Temperature checks: Salons should consider use of a touchless infrared thermometer to check the temperature of employees each day and of each client who enters the salon/shop.

Screening questions: Ask each client entering the shop the following questions: Have you had a cough? Have you had a fever? Have you been around anyone exhibiting these symptoms within the last 14 days? Are you living with anyone who is sick or quarantined?

Limit people in shops/salons: Salons/shops should consider seeing clients by appointment only. Salons/shops should consider telephonic or online scheduling. Limit the number of people in the waiting area of the salon/shop.

Maintain social distancing: Spacing between people in the salon should be at least 6 feet at all times. Salons/shops should consider additional spacing between booths, divider shields, and/or alternate work schedules.

Use of Personal Protective Equipment and best practices: Salon/shop employees will be required to wear masks at all times. Salons may want to consider providing masks to clients.

Disinfection: All salons/shops should be thoroughly cleaned and disinfected prior to reopening. Disinfect all surfaces, tools and linens, even if they were cleaned before the salon/shop was closed. Salons/shops should maintain regular disinfection of all tools, shampoo bowls, pedicure bowls, workstations, treatment rooms and restrooms.
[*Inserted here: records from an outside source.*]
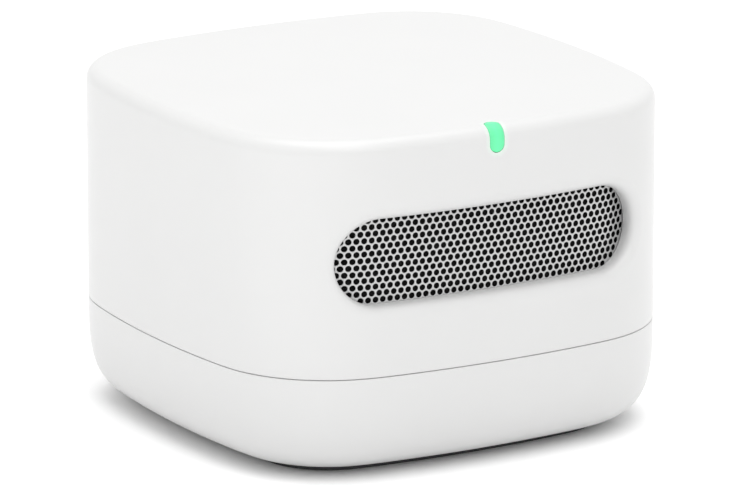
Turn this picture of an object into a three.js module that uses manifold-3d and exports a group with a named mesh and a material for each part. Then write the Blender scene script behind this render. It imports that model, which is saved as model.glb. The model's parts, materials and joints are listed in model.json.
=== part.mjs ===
// A desktop smart home hub of the air-monitoring kind, as an assembly of its separate pieces.
// Millimetres, +Z up. The origin is on the table, under the centre of the hub; the front,
// with the air inlet and the status light, faces -Y.

import * as THREE from 'three';
import { mergeVertices } from 'three/addons/utils/BufferGeometryUtils.js';
import Module from 'manifold-3d';

const wasm = await Module();
wasm.setup();

// ---------------------------------------------------------------- driving dimensions

const HALF = 32.5;            // half of the widest width and depth
const HEIGHT = 45;            // table to top
const SIDE_RADIUS = 135.5;    // plan radius of the bowed sides
const CORNER_RADIUS = 16.4;   // plan radius of the corners
const SIDE_STEPS = 4;         // facets along a side and round a corner
const CORNER_STEPS = 8;
const GAP = 0.3;              // clearance between neighbouring pieces

const WALL = 1.6;             // upper housing wall
const TOP_FILLET = 1.8;       // outer edge of the top
const CEILING = HEIGHT - WALL;
const SEAM = 14;              // height of the joint line between the two shells
const LIP = { inset: 1.9, thick: 0.8, top: SEAM + 1.6 };  // base cover's lip inside the housing

const BASE = {
  bottom: 0.5,                // underside of the base cover
  floor: 2.7,                 // its inner floor
  curveTop: 15.7,             // where the curve under the hub would meet a straight wall
  curveIn: 12.2,              // how far the curve runs in
  curvePower: 4,              // squareness of the curve
};
const FOOT = { inset: 7.1, top: 0.9, edge: 0.2 };

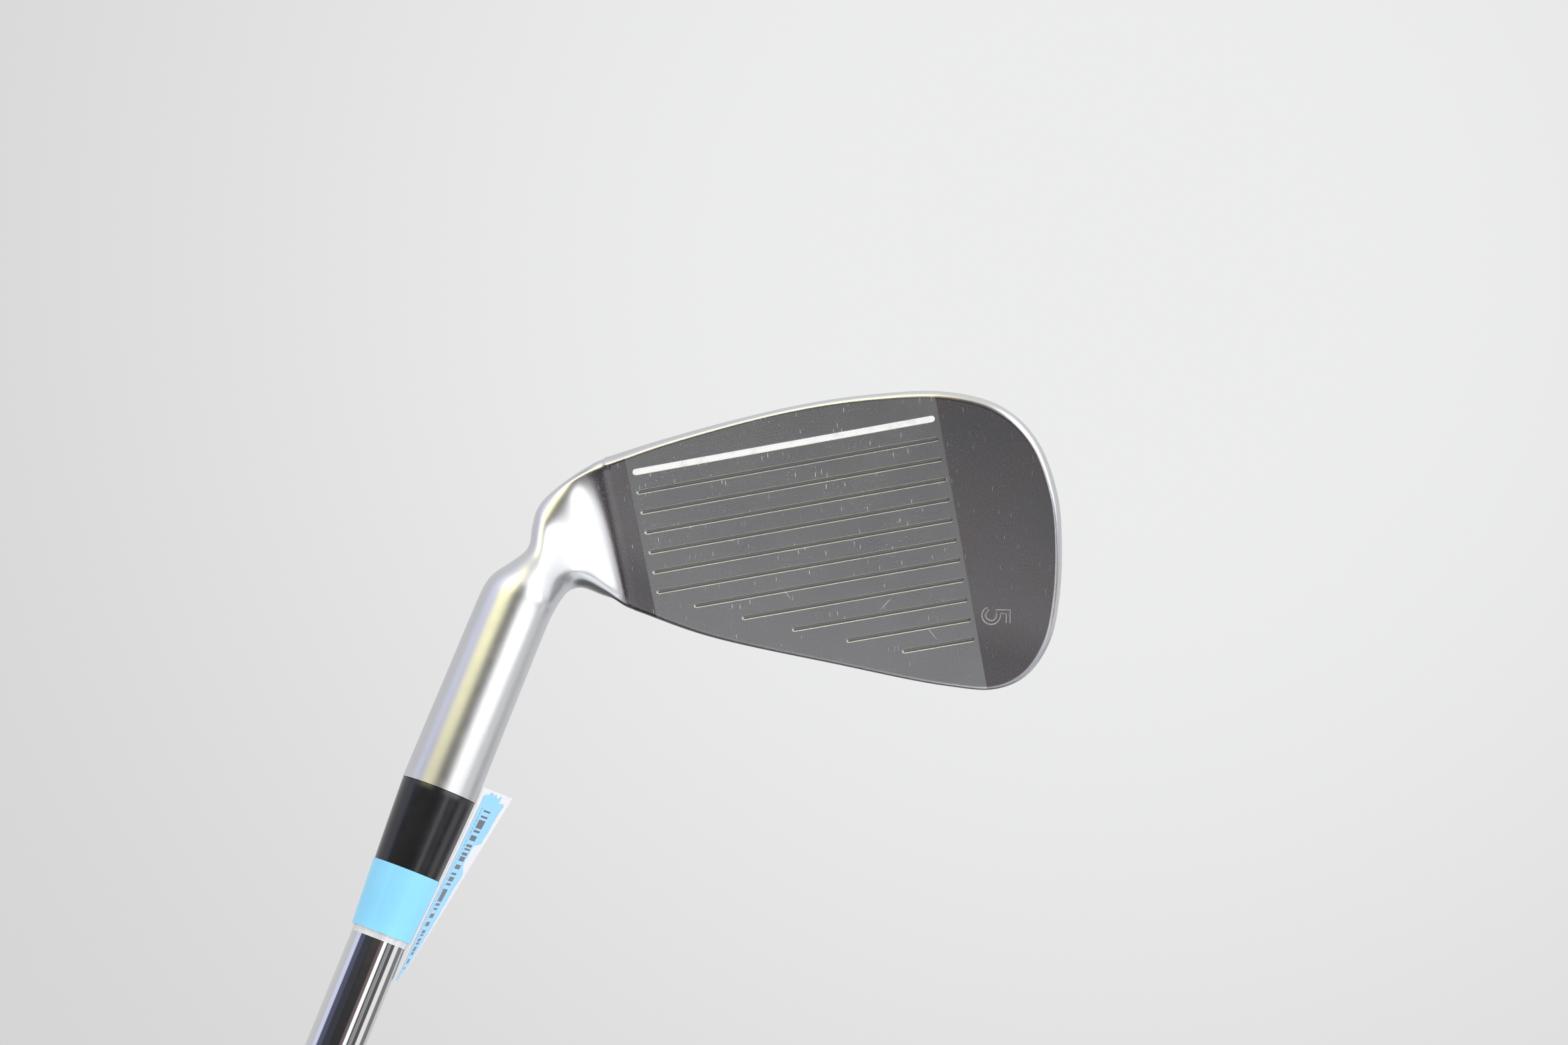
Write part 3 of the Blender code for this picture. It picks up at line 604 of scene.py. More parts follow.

Additionally, salons/shops should remove all unnecessary items (magazines, newspapers, service menus and any other unnecessary paper products/decor).

Administration: Employees who are sick will be expected to stay home.

“Under our sanitation laws and rules, we are charged with the responsibility of protecting consumers from the spread of contagious diseases every day in our salons,” said Kay Kendrick, chair of the Georgia State Board of Cosmetology and Barbers. “By adding the safety guidelines that have been developed by the board and some of our industry leaders in the cosmetology and barber profession, we feel that our professionals will be able to do an even better job of protecting themselves and their clients.”